STATED EXERCISE: Reproduce the listing below verbatim.
━━━━━━━━
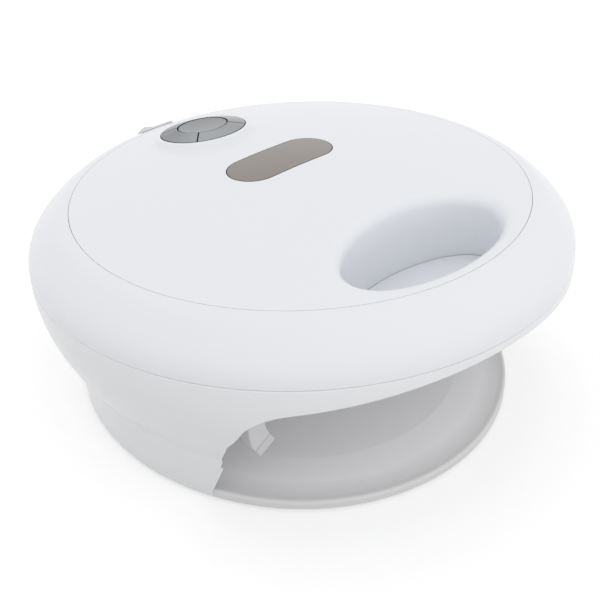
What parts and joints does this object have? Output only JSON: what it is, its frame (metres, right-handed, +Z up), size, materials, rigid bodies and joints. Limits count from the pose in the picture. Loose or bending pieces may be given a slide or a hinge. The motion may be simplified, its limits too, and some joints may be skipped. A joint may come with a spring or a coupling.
{
  "type": "led nail lamp",
  "caption": "Round tabletop LED nail lamp with an open hand mouth, lift-off base plate, carrying scoop in the crown, smoked display window and a silver button dial.",
  "frame": {"origin": "centre of the footprint on the surface it stands on", "axes": "+Z up, -Y out of the hand mouth, +X to the right as seen from the front"},
  "size_m": [0.24, 0.239, 0.1068],
  "materials": {
    "casing_white": "glossy white moulded ABS",
    "smoked_lens": "smoked display lens",
    "brushed_silver": "brushed silver button caps",
    "tray_white": "satin white tray",
    "foot_rubber": "soft dark rubber",
    "magnet_nickel": "nickel plated magnet",
    "liner_white": "satin reflecting liner",
    "lens_clear": "clear lens",
    "led_epoxy": "violet tinted LED lens",
    "led_board_white": "white solder mask on aluminium board",
    "board_green": "green solder mask",
    "sink_aluminium": "bare extruded aluminium",
    "standoff_brass": "turned brass",
    "screw_steel": "zinc plated steel",
    "display_black": "black digit block",
    "switch_black": "black switch body",
    "guide_grey": "grey moulded guide",
    "inlet_black": "black inlet body",
    "nut_steel": "nickel plated nut",
    "rocker_white": "white rocker and its frame",
    "ribbon_grey": "flat flexible cable",
    "lead_black": "sleeved wire",
    "part_black": "electronic parts"
  },
  "bodies": {
    "base": {"base_plate": "tray_white", "rubber_feet": "foot_rubber", "plate_magnets": "magnet_nickel"},
    "head": {"board_parts": "part_black", "board_screws": "screw_steel", "board_standoffs": "standoff_brass", "body_magnets": "magnet_nickel", "button_board": "board_green", "button_guide": "guide_grey", "button_ribbon": "ribbon_grey", "button_screws": "screw_steel", "casing_screws": "screw_steel", "chamber_liner": "liner_white", "control_board": "board_green", "crown_cover": "casing_white", "crown_screws": "screw_steel", "dc_inlet": "inlet_black", "display_board": "board_green", "display_module": "display_black", "display_ribbon": "ribbon_grey", "display_screws": "screw_steel", "display_window": "smoked_lens", "finger_led_board": "led_board_white", "finger_leds": "led_epoxy", "heat_sink": "sink_aluminium", "inlet_leads": "lead_black", "inlet_nut": "nut_steel", "led_leads": "lead_black", "left_thumb_board": "led_board_white", "left_thumb_leds": "led_epoxy", "left_thumb_lens": "lens_clear", "left_thumb_pod": "liner_white", "lower_shell": "casing_white", "pod_screws": "screw_steel", "right_thumb_board": "led_board_white", "right_thumb_leds": "led_epoxy", "right_thumb_lens": "lens_clear", "right_thumb_pod": "liner_white", "rim_cover": "casing_white", "scoop_floor": "casing_white", "scoop_screws": "screw_steel", "switch_housing": "rocker_white", "tact_switches": "switch_black"},
    "front_button": {"front_button": "brushed_silver"},
    "right_button": {"right_button": "brushed_silver"},
    "rear_button": {"rear_button": "brushed_silver"},
    "left_button": {"left_button": "brushed_silver"},
    "centre_button": {"centre_button": "brushed_silver"},
    "power_rocker": {"power_rocker": "rocker_white"}
  },
  "joints": [
    {"name": "head_lift", "type": "slide", "parent": "base", "child": "head", "axis": [0, 0, 1], "range_m": [0, 0.13]},
    {"name": "front_button_press", "type": "slide", "parent": "head", "child": "front_button", "axis": [0, -0.2571, -0.9664], "range_m": [0, 0.0006], "stiffness_N_per_m": 2500, "springref_m": -0.0002},
    {"name": "right_button_press", "type": "slide", "parent": "head", "child": "right_button", "axis": [0, -0.2571, -0.9664], "range_m": [0, 0.0006], "stiffness_N_per_m": 2500, "springref_m": -0.0002},
    {"name": "rear_button_press", "type": "slide", "parent": "head", "child": "rear_button", "axis": [0, -0.2571, -0.9664], "range_m": [0, 0.0006], "stiffness_N_per_m": 2500, "springref_m": -0.0002},
    {"name": "left_button_press", "type": "slide", "parent": "head", "child": "left_button", "axis": [0, -0.2571, -0.9664], "range_m": [0, 0.0006], "stiffness_N_per_m": 2500, "springref_m": -0.0002},
    {"name": "centre_button_press", "type": "slide", "parent": "head", "child": "centre_button", "axis": [0, -0.2571, -0.9664], "range_m": [0, 0.0006], "stiffness_N_per_m": 2500, "springref_m": -0.0002},
    {"name": "power_rocker_tip", "type": "hinge", "parent": "head", "child": "power_rocker", "pos_m": [0, 0.10976, 0.07674], "axis": [0, 0.7385, -0.6743], "range_deg": [-16, 0]}
  ]
}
━━━━━━━━
EXERCISE SOLUTION:
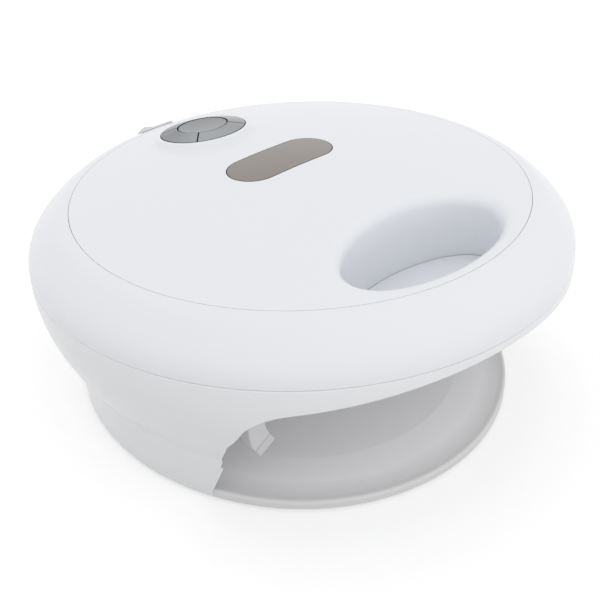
What parts and joints does this object have? Output only JSON: what it is, its frame (metres, right-handed, +Z up), size, materials, rigid bodies and joints. Limits count from the pose in the picture. Loose or bending pieces may be given a slide or a hinge. The motion may be simplified, its limits too, and some joints may be skipped. A joint may come with a spring or a coupling.
{
  "type": "led nail lamp",
  "caption": "Round tabletop LED nail lamp with an open hand mouth, lift-off base plate, carrying scoop in the crown, smoked display window and a silver button dial.",
  "frame": {"origin": "centre of the footprint on the surface it stands on", "axes": "+Z up, -Y out of the hand mouth, +X to the right as seen from the front"},
  "size_m": [0.24, 0.239, 0.1068],
  "materials": {
    "casing_white": "glossy white moulded ABS",
    "smoked_lens": "smoked display lens",
    "brushed_silver": "brushed silver button caps",
    "tray_white": "satin white tray",
    "foot_rubber": "soft dark rubber",
    "magnet_nickel": "nickel plated magnet",
    "liner_white": "satin reflecting liner",
    "lens_clear": "clear lens",
    "led_epoxy": "violet tinted LED lens",
    "led_board_white": "white solder mask on aluminium board",
    "board_green": "green solder mask",
    "sink_aluminium": "bare extruded aluminium",
    "standoff_brass": "turned brass",
    "screw_steel": "zinc plated steel",
    "display_black": "black digit block",
    "switch_black": "black switch body",
    "guide_grey": "grey moulded guide",
    "inlet_black": "black inlet body",
    "nut_steel": "nickel plated nut",
    "rocker_white": "white rocker and its frame",
    "ribbon_grey": "flat flexible cable",
    "lead_black": "sleeved wire",
    "part_black": "electronic parts"
  },
  "bodies": {
    "base": {"base_plate": "tray_white", "rubber_feet": "foot_rubber", "plate_magnets": "magnet_nickel"},
    "head": {"board_parts": "part_black", "board_screws": "screw_steel", "board_standoffs": "standoff_brass", "body_magnets": "magnet_nickel", "button_board": "board_green", "button_guide": "guide_grey", "button_ribbon": "ribbon_grey", "button_screws": "screw_steel", "casing_screws": "screw_steel", "chamber_liner": "liner_white", "control_board": "board_green", "crown_cover": "casing_white", "crown_screws": "screw_steel", "dc_inlet": "inlet_black", "display_board": "board_green", "display_module": "display_black", "display_ribbon": "ribbon_grey", "display_screws": "screw_steel", "display_window": "smoked_lens", "finger_led_board": "led_board_white", "finger_leds": "led_epoxy", "heat_sink": "sink_aluminium", "inlet_leads": "lead_black", "inlet_nut": "nut_steel", "led_leads": "lead_black", "left_thumb_board": "led_board_white", "left_thumb_leds": "led_epoxy", "left_thumb_lens": "lens_clear", "left_thumb_pod": "liner_white", "lower_shell": "casing_white", "pod_screws": "screw_steel", "right_thumb_board": "led_board_white", "right_thumb_leds": "led_epoxy", "right_thumb_lens": "lens_clear", "right_thumb_pod": "liner_white", "rim_cover": "casing_white", "scoop_floor": "casing_white", "scoop_screws": "screw_steel", "switch_housing": "rocker_white", "tact_switches": "switch_black"},
    "front_button": {"front_button": "brushed_silver"},
    "right_button": {"right_button": "brushed_silver"},
    "rear_button": {"rear_button": "brushed_silver"},
    "left_button": {"left_button": "brushed_silver"},
    "centre_button": {"centre_button": "brushed_silver"},
    "power_rocker": {"power_rocker": "rocker_white"}
  },
  "joints": [
    {"name": "head_lift", "type": "slide", "parent": "base", "child": "head", "axis": [0, 0, 1], "range_m": [0, 0.13]},
    {"name": "front_button_press", "type": "slide", "parent": "head", "child": "front_button", "axis": [0, -0.2571, -0.9664], "range_m": [0, 0.0006], "stiffness_N_per_m": 2500, "springref_m": -0.0002},
    {"name": "right_button_press", "type": "slide", "parent": "head", "child": "right_button", "axis": [0, -0.2571, -0.9664], "range_m": [0, 0.0006], "stiffness_N_per_m": 2500, "springref_m": -0.0002},
    {"name": "rear_button_press", "type": "slide", "parent": "head", "child": "rear_button", "axis": [0, -0.2571, -0.9664], "range_m": [0, 0.0006], "stiffness_N_per_m": 2500, "springref_m": -0.0002},
    {"name": "left_button_press", "type": "slide", "parent": "head", "child": "left_button", "axis": [0, -0.2571, -0.9664], "range_m": [0, 0.0006], "stiffness_N_per_m": 2500, "springref_m": -0.0002},
    {"name": "centre_button_press", "type": "slide", "parent": "head", "child": "centre_button", "axis": [0, -0.2571, -0.9664], "range_m": [0, 0.0006], "stiffness_N_per_m": 2500, "springref_m": -0.0002},
    {"name": "power_rocker_tip", "type": "hinge", "parent": "head", "child": "power_rocker", "pos_m": [0, 0.10976, 0.07674], "axis": [0, 0.7385, -0.6743], "range_deg": [-16, 0]}
  ]
}